*WHAT IS NEEDED*:
The records that follow must be reproduced in full, exactly as written.
▼
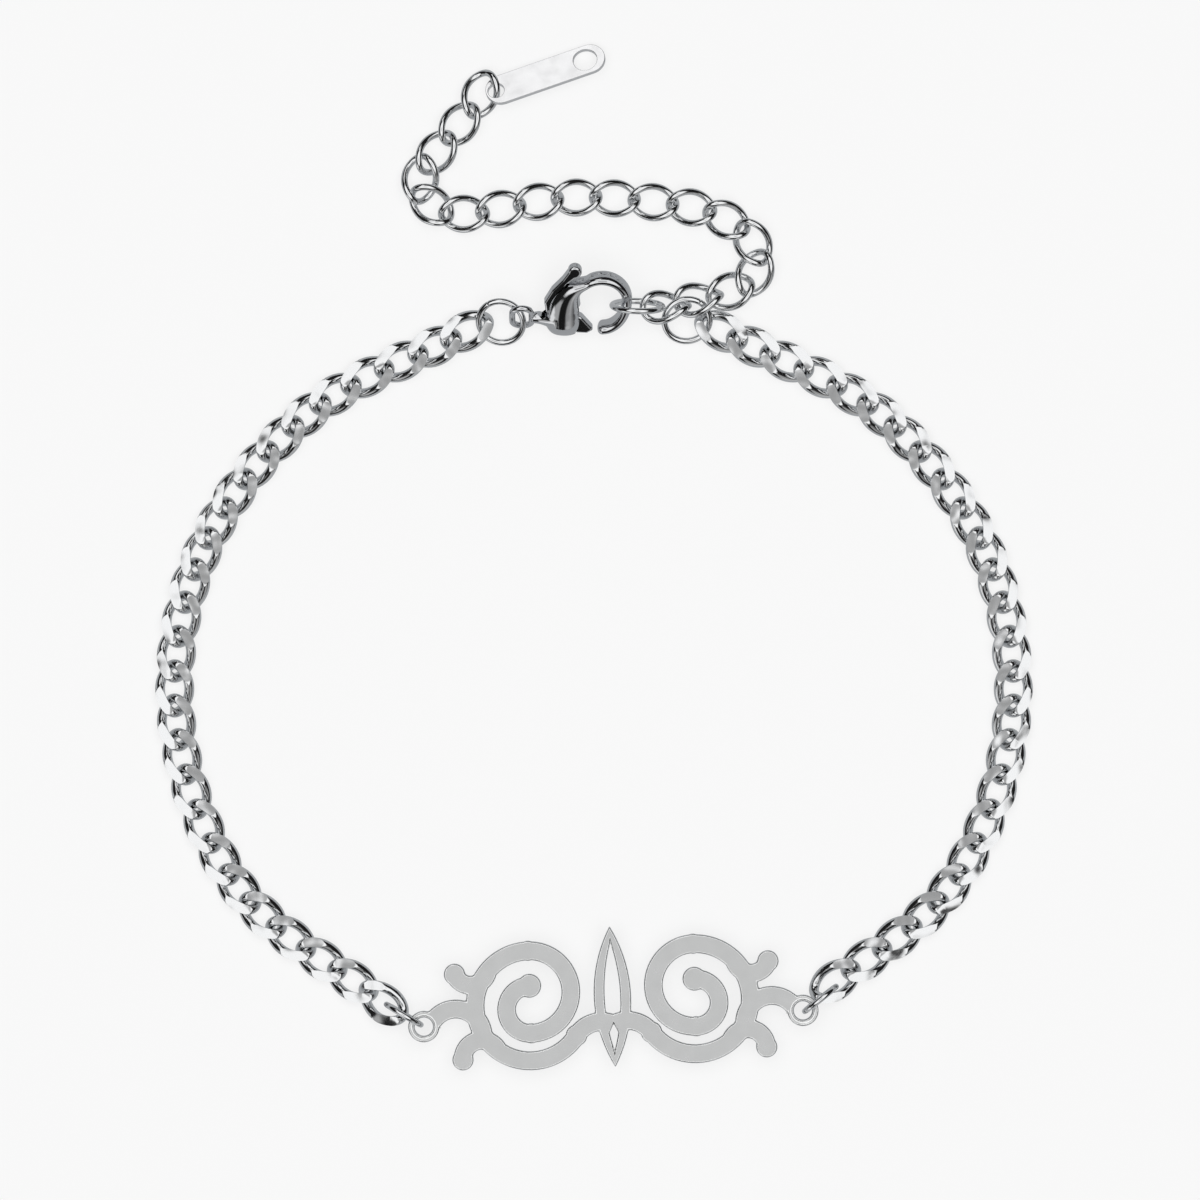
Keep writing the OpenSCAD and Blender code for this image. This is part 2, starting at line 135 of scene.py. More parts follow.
# %% The way the chains lie
def along_route(route, u):
    """Cubic through rows of (u, values): each span leaves and meets its points at their mean slope."""
    route, u = np.asarray(route, float), np.atleast_1d(np.asarray(u, float))
    key, val = route[:, 0], route[:, 1:]
    i = np.clip(np.searchsorted(key, u, side="right") - 1, 0, len(key) - 2)
    prev, after = np.maximum(i - 1, 0), np.minimum(i + 2, len(key) - 1)
    h = (key[i + 1] - key[i])[:, None]
    f = (u[:, None] - key[i][:, None]) / h
    m1 = h * (val[i + 1] - val[prev]) / (key[i + 1] - key[prev])[:, None]
    m2 = h * (val[after] - val[i]) / (key[after] - key[i])[:, None]
    return ((2 * f**3 - 3 * f**2 + 1) * val[i] + (f**3 - 2 * f**2 + f) * m1
            + (3 * f**2 - 2 * f**3) * val[i + 1] + (f**3 - f**2) * m2)


def heading(route, u):
    """Direction of the route at u, in degrees, from the places half a step either side."""
    step = along_route(route, np.asarray(u) + 0.5) - along_route(route, np.asarray(u) - 0.5)
    return np.degrees(np.arctan2(step[:, 1], step[:, 0]))


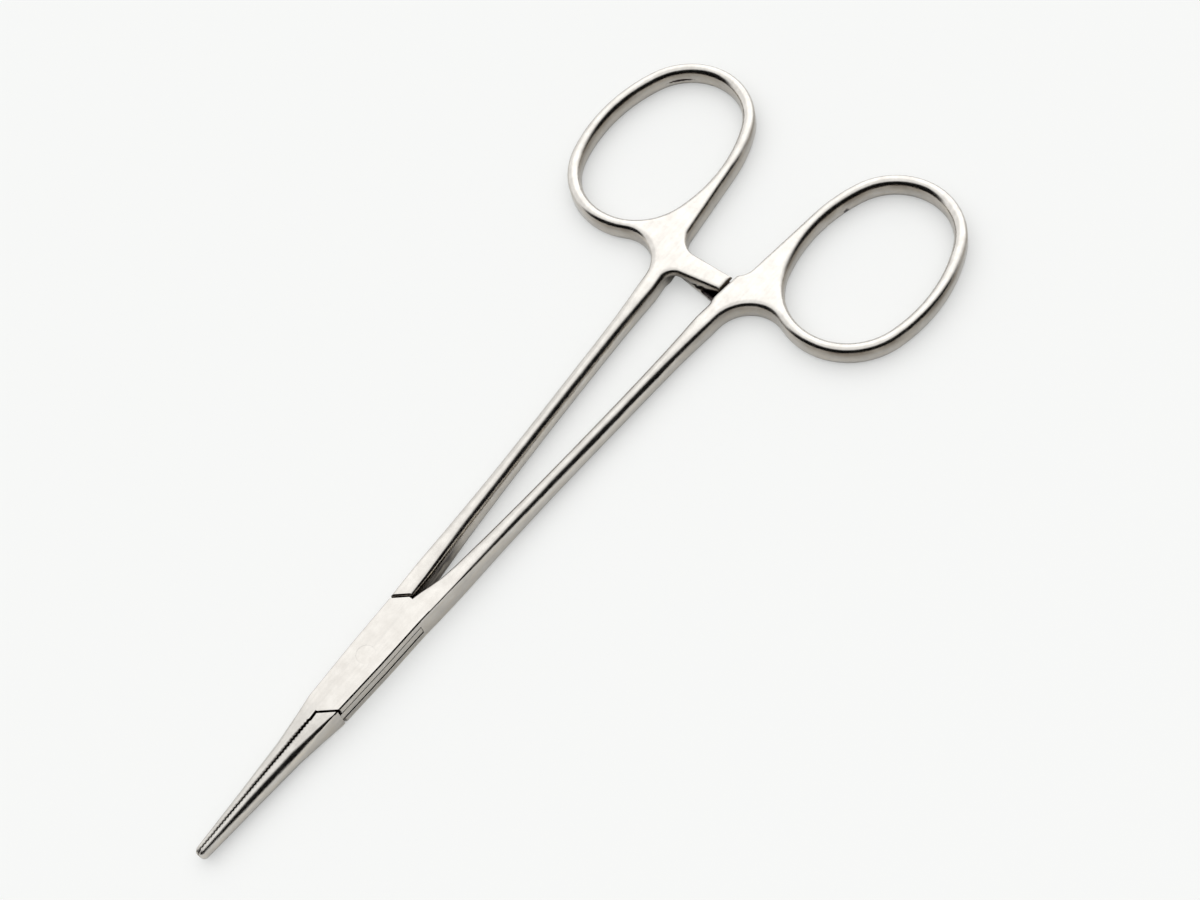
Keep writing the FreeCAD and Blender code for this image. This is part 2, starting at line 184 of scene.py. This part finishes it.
▲
*CORRECT RESULT*:
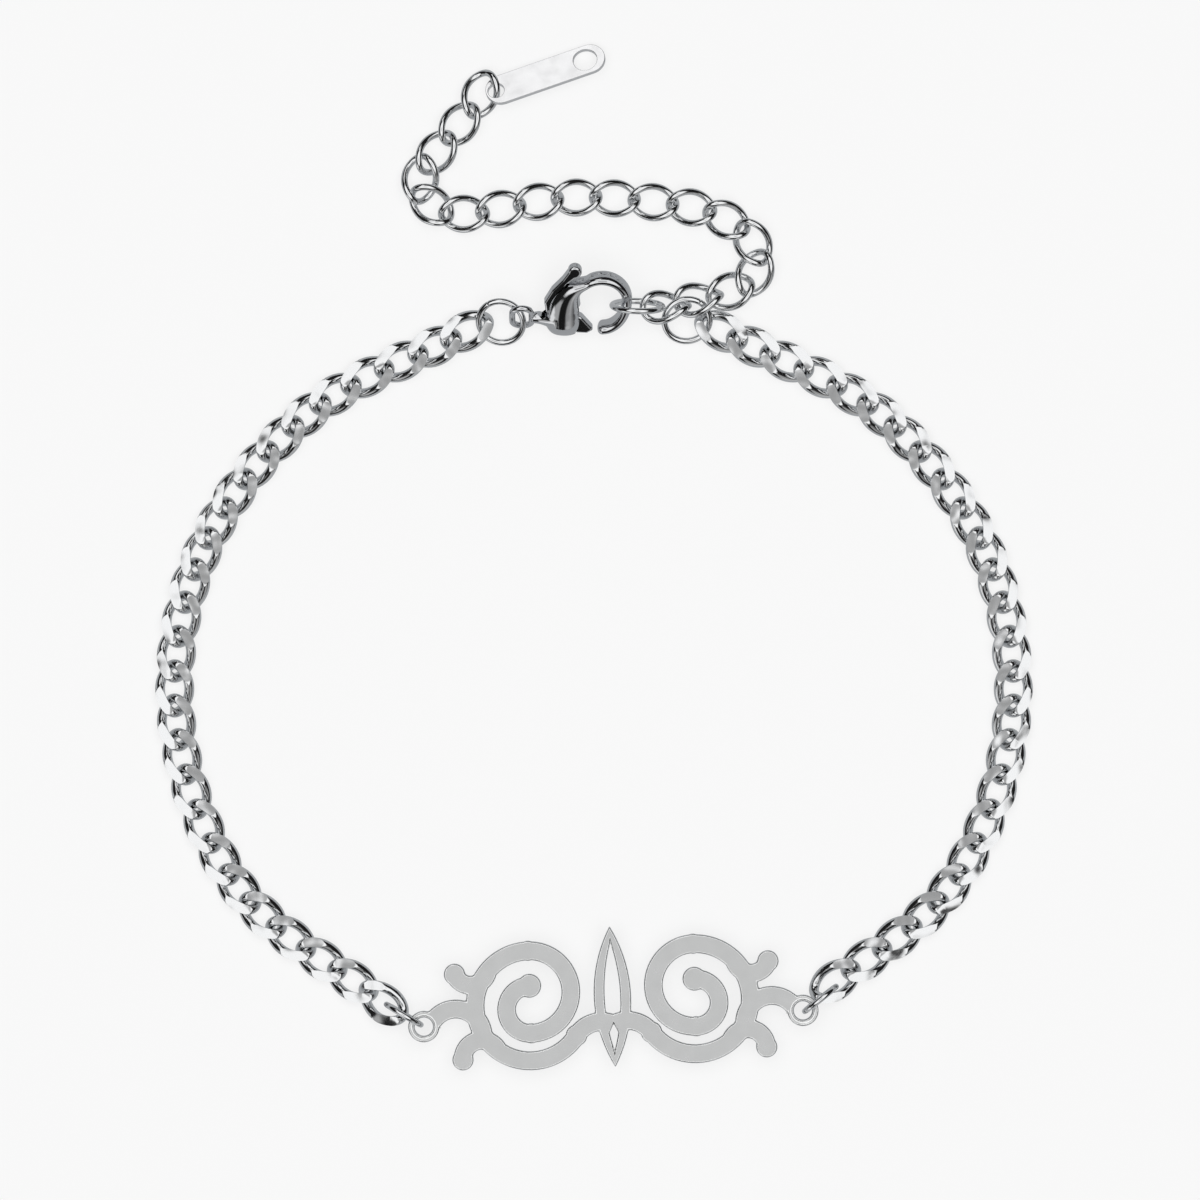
Keep writing the OpenSCAD and Blender code for this image. This is part 2, starting at line 135 of scene.py. More parts follow.
# %% The way the chains lie
def along_route(route, u):
    """Cubic through rows of (u, values): each span leaves and meets its points at their mean slope."""
    route, u = np.asarray(route, float), np.atleast_1d(np.asarray(u, float))
    key, val = route[:, 0], route[:, 1:]
    i = np.clip(np.searchsorted(key, u, side="right") - 1, 0, len(key) - 2)
    prev, after = np.maximum(i - 1, 0), np.minimum(i + 2, len(key) - 1)
    h = (key[i + 1] - key[i])[:, None]
    f = (u[:, None] - key[i][:, None]) / h
    m1 = h * (val[i + 1] - val[prev]) / (key[i + 1] - key[prev])[:, None]
    m2 = h * (val[after] - val[i]) / (key[after] - key[i])[:, None]
    return ((2 * f**3 - 3 * f**2 + 1) * val[i] + (f**3 - 2 * f**2 + f) * m1
            + (3 * f**2 - 2 * f**3) * val[i + 1] + (f**3 - f**2) * m2)


def heading(route, u):
    """Direction of the route at u, in degrees, from the places half a step either side."""
    step = along_route(route, np.asarray(u) + 0.5) - along_route(route, np.asarray(u) - 0.5)
    return np.degrees(np.arctan2(step[:, 1], step[:, 0]))


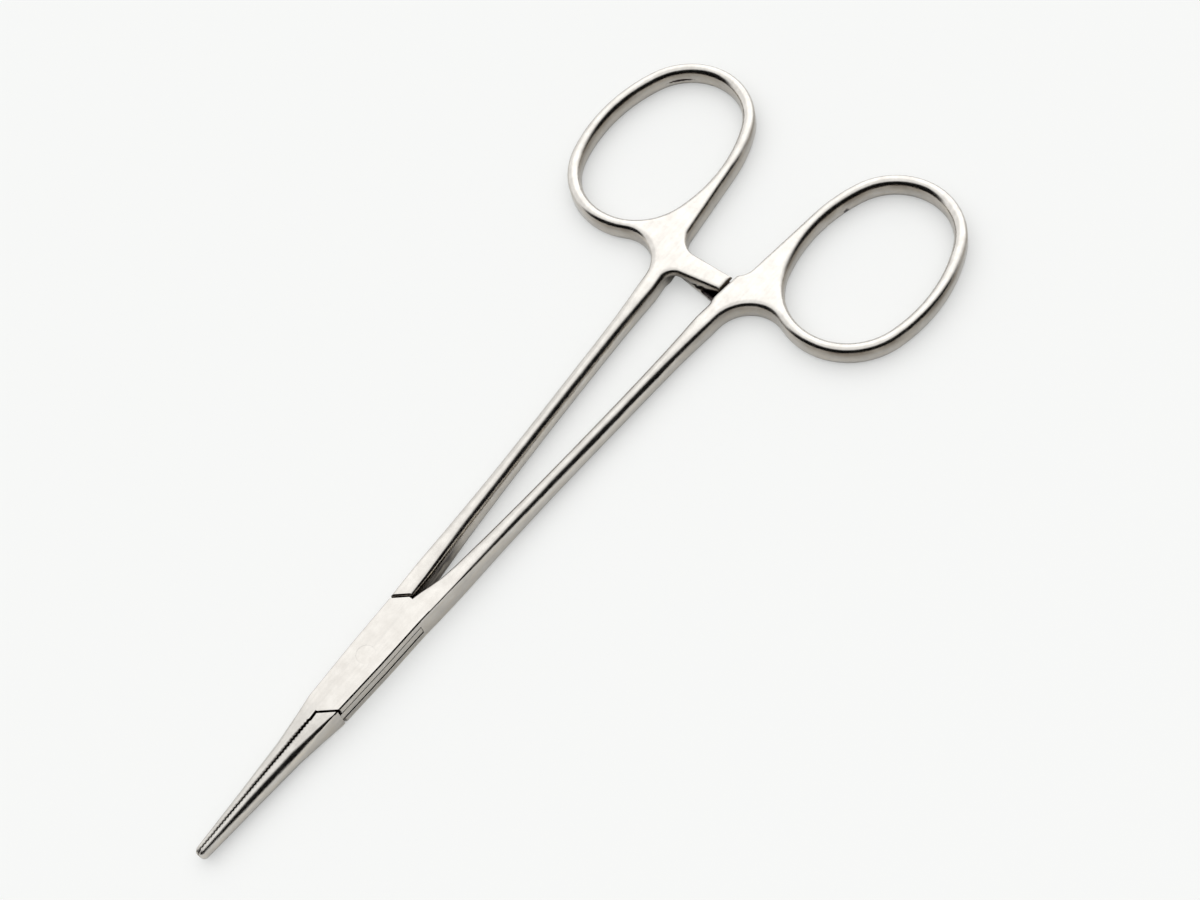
Keep writing the FreeCAD and Blender code for this image. This is part 2, starting at line 184 of scene.py. This part finishes it.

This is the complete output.